Painting and Parenting
Getting a house ready to be sold is not my favorite thing. I like to think that we’ve kept up on projects through the years. Goodness know it seems like we’re always working on something. But now that we’re thinking about strangers walking through and evaluating everything and hopefully coming up with offers to buy the place?
Well the To Do list is daunting.
Little nit-picky things like paint touch-ups. Great big expensive things like replacing most of the carpet. Random things like replacing a light fixture that we haven’t used in ten years but the next owner might want to. And sad things like painting over the pink, polka-dotted walls in Reagan’s old room with a neutral color.
Actually I managed to paint over the polka dots without too much pain. Reagan hasn’t lived her in almost two years and if she were to move back we would paint over the walls because she’s not so much a pink and polka dots kind of young lady anymore.
Also?
Those walls were grimy. Adults rarely touch walls and so once you paint a wall in your bedroom, it stays more or less in good conditions for years. Kids and teens see walls as vertical floors. They lie on their beds or rugs and put their feet on the walls, manage to get hand smudges in unlikely places and just are generally hard on a paint job. Not to mention the tape and other adhesives for posters and such.
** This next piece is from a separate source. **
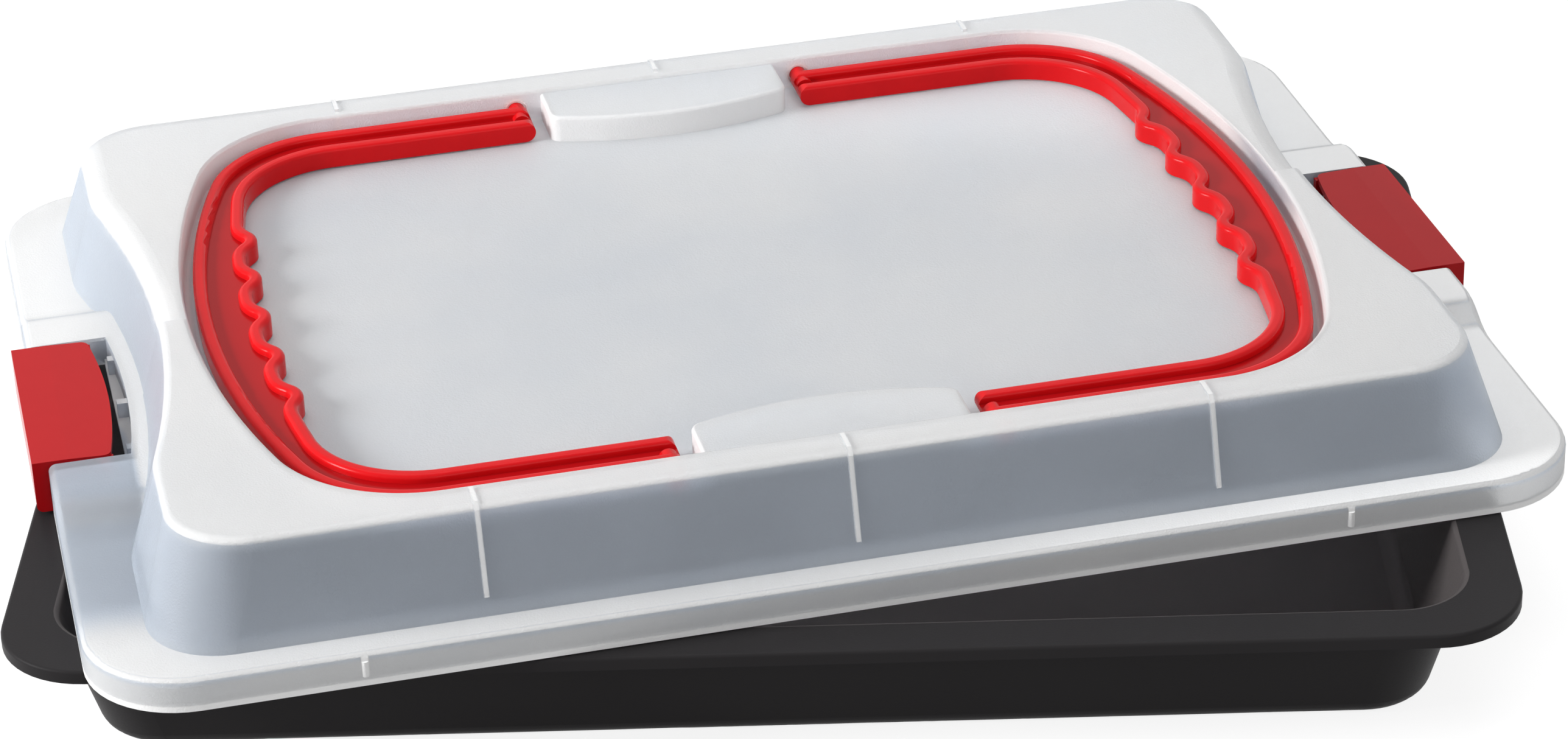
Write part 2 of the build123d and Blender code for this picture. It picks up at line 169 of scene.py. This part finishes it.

So while painting those walls was a little hard, it was also necessary. What I was not prepared for, was painting the closet. I had mostly forgotten about this:
I think Reagan was in kindergarten or first grade when we had some friends over for dinner. Their daughter, Ressa, was in Reagan’s class and the girls disappeared upstairs to play. When we went up to check on them, we found them doing this.
I was furious. Furious!
Reagan was thoroughly lectured and I’m sure it included a phrase along the lines of “this is why we can’t have nice things” and … well now it all seems really stupid.
Why was I so mad?
I mean, no - it’s not okay to draw all over the closet door. But really? Big picture?
Not worth getting furious over.
But these are the things you learn on your first child. They teach you what is worth making a fuss over and what isn’t. Rich and I are both oldest children ourselves and we turned out (mostly) ok so I feel safe saying that being the “practice kid” isn’t life shattering. And there are plenty of mistakes to be made on subsequent children so it all evens out in the end.
Apparently I got over being mad about drawing on the back of closet doors because the art work seems to have continued for a few years. It included memorials to several pets that came and went.
I sat on the floor in front of that closet door yesterday and really, truly cried. Cried over the fact that my kids aren’t little anymore. Cried for the mistakes I’ve made. Cried over the fact that I have to paint over this lovely childhood memento when I really don’t want to. Rich came in and I told him, “I just can’t do this.”
But I can.
And after taking a lot of pictures, I did.
Which led to the discovery of something worth getting upset about. Turns out that washable marker - even 13 year old washable marker - cannot be easily painted over. It bleeds right through. Two coats of primer and six coats of paint later, you can still vaguely see a cat head.
Parents of Littles take note: If your kid draws on the walls, don’t get bent out shape over it. In fact, tell them to have at it. And then hand them a Sharpie which is MUCH easier to paint over.